Temperatures will be higher than usual during the weeks ahead, with highs of over 20 degrees Celsius across the country.

keltaisia lehtiä
Image: AOP

Following a record-shattering summer, Finland seems set to enjoy a relatively warm start to the autumn. According to Yle meteorologist Toni Hellinen, daytime highs are currently warmer than normal for this time of year.

In central and northern parts of the country, temperatures will be as much as five degrees Celsius higher than usual over the next five days, he said. Meanwhile in the south, highs will be between three and four degrees above normal.

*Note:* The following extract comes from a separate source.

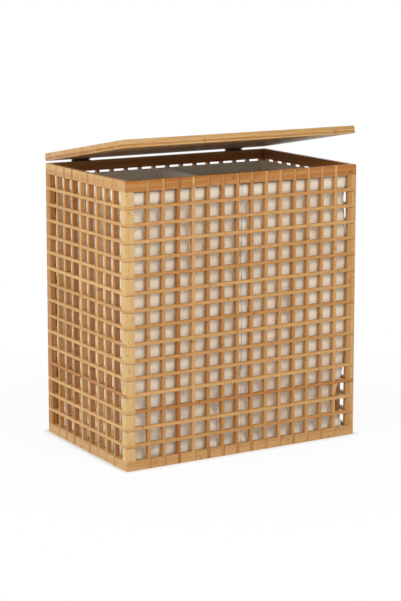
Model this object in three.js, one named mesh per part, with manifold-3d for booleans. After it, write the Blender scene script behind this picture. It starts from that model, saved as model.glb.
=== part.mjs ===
// A bamboo laundry hamper with two bins: four flush lattice walls mitred at the corners, a base board on
// cleats, two cloth bags held by hook tape, and a lid board on two butt hinges.
// Millimetres, +Z up, front towards -Y. The origin is on the floor, under the middle of the object.

import * as THREE from 'three';
import { mergeVertices } from 'three/addons/utils/BufferGeometryUtils.js';
import Module from 'manifold-3d';

const wasm = await Module();
wasm.setup();

// Driving dimensions of the body
const bodyWidth = 560;
const bodyDepth = 360;
const bodyHeight = 592;

// Walls: a frame of rails and stiles with a lattice of crossing slats, all of one thickness
const wallThickness = 10.5;
const topRailHeight = 22;
const bottomRailHeight = 20;
const stileWidth = 20;
const slatWidth = 6.5;
const rowCount = 16;
const frontColumnCount = 15;
const sideColumnCount = 9;
const mitreGap = 0.3;

// Base: a thin board on four cleats along the bottom rails
const boardThickness = 5;
const boardClearance = 0.5;
const cleatWidth = 10;
const cleatHeight = 8;
const cleatLift = 2;

// Lid: one laminated board, as large as the body, standing open by restAngle
const lidThickness = 16.5;
const lidEasing = 1;
const restAngle = 10 * Math.PI / 180;

// Hinges: narrow butt hinges, the knuckle just behind the back wall
const hingeInset = 85;
const hingeLength = 40;
const leafWidth = 9.6;
const leafThickness = 1.5;
const leafClearance = 0.6;
const knuckleRadius = 2.5;
const knuckleClearance = 0.3;
const knuckleCount = 3;
const knuckleSides = 10;
const pinRadius = 1.2;
const pinHeadRadius = 2;
const pinHeadLength = 0.8;
const pinClearance = 0.3;

// Screws that hold the leaves
const screwEndDistance = 8;
const screwLength = 12;
const screwTipLength = 3;
const screwRadius = 1.4;
const screwHeadRadius = 2.6;
const screwHeadDepth = 1.2;
const screwClearance = 0.3;
const screwSides = 8;

// Bags: cloth, each with a stiff hem held by the hook tape and a looser body below it. The insets say how far
// the cloth hangs in from the hem under the hem, at the belly, low down and at the foot.
const hemDrop = 4;
const hemHeight = 24;
const clothThickness = 2;
const hemThickness = 3.2;
const bagClearance = 0.3;
const bagMiddleGap = 3;
const middleInset = 2;
const hemCornerRadius = 9;
const bellyCornerRadius = 26;
const neckInset = 9;
const bellyInset = 3;
const waistInset = 14;
const footInset = 5;
const footRadius = 14;
const cornerSteps = 3;
const neckHeightShare = 0.82;
const bellyHeightShare = 0.5;
const waistHeightShare = 0.16;

// Hook tape: one patch behind each of these slats, counted from both ends of a wall
const tapeHeight = 18;
const tapeThickness = 1.6;
const longWallTapeColumns = [2, 6];
const shortWallTapeColumns = [2];

// Every cut runs past the face it opens by this much
const cutOverrun = 2;

const bamboo = { color: 0xc8965a, roughness: 0.5, metalness: 0 };
const bambooSlat = { color: 0xb98148, roughness: 0.52, metalness: 0 };
const bambooLid = { color: 0xd2a262, roughness: 0.45, metalness: 0 };
const plywood = { color: 0xb08a5c, roughness: 0.7, metalness: 0 };
const darkSteel = { color: 0x2a2422, roughness: 0.45, metalness: 0.8 };
const screwSteel = { color: 0x3a3533, roughness: 0.4, metalness: 0.85 };
const canvas = { color: 0xd9d0c0, roughness: 0.9, metalness: 0 };
const hookTape = { color: 0xcfc8bb, roughness: 0.95, metalness: 0 };

function mesh(name, geometry, finish) {
  const piece = new THREE.Mesh(geometry, new THREE.MeshStandardMaterial(finish));
  piece.name = name;
  return piece;
}

// A box between two corners
function block(low, high) {
  const size = high.map((value, i) => value - low[i]);
  const middle = high.map((value, i) => (value + low[i]) / 2);
  return new THREE.BoxGeometry(...size).translate(...middle);
}

function toSolid(geometry) {
  const bare = geometry.clone();
  bare.deleteAttribute('normal');
  bare.deleteAttribute('uv');
  const merged = mergeVertices(bare);
  return new wasm.Manifold(new wasm.Mesh({
    numProp: 3,
    vertProperties: new Float32Array(merged.attributes.position.array),
    triVerts: new Uint32Array(merged.index.array),
  }));
}

function toGeometry(solid) {
  const result = solid.getMesh();
  const geometry = new THREE.BufferGeometry();
  geometry.setAttribute('position', new THREE.BufferAttribute(result.vertProperties, 3));
  geometry.setIndex(new THREE.BufferAttribute(result.triVerts, 1));
  geometry.computeVertexNormals();
  return geometry;
}

function join(geometries) {
  return toGeometry(geometries.map(toSolid).reduce((whole, next) => whole.add(next)));
}

function cut(geometry, tools) {
  return toGeometry(tools.map(toSolid).reduce((whole, tool) => whole.subtract(tool), toSolid(geometry)));
}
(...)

In southern Finland, daytime highs will hover around 20 degrees Celsius, compared to the 16 degrees usually recorded in early September.

Hellinen said that the unusually warm weather will likely extend through the first and possibly the second week of September.

"There is nothing to suggest that there will be a sudden cooling," Hellinen said on Friday.

In northern Finland however, Hellinen said that daytime highs will become more typical of mid-September conditions.

The weatherman said that the long-term forecast suggests that the entire autumn will be warm. However he noted that long-term forecasts are filled with uncertainty.

Weekend showers in store

On Saturday, cloudy skies and showers are likely in southern and central Finland as well as Kainuu in the east. However residents of Lapland and Oulu can expect sunny conditions.

Daytime highs in southern and central areas will be on either side of 20 degrees while they will range from the low teens to above 15 degrees in Lapland.

Conditions across the country will be sunnier on Sunday, although isolated showers will still be possible in eastern Finland and the Kainuu region.

"That’s where the trend will begin. The weather will become sunnier and warmer across the country," Hellinen added.

As the first week of September begins, the forecast is for daytime temperatures above 20 degrees throughout, but they will not return to the blazing highs seen during July.

In eastern Finland for example, the maximum temperatures forecast will be around 23-24 degrees.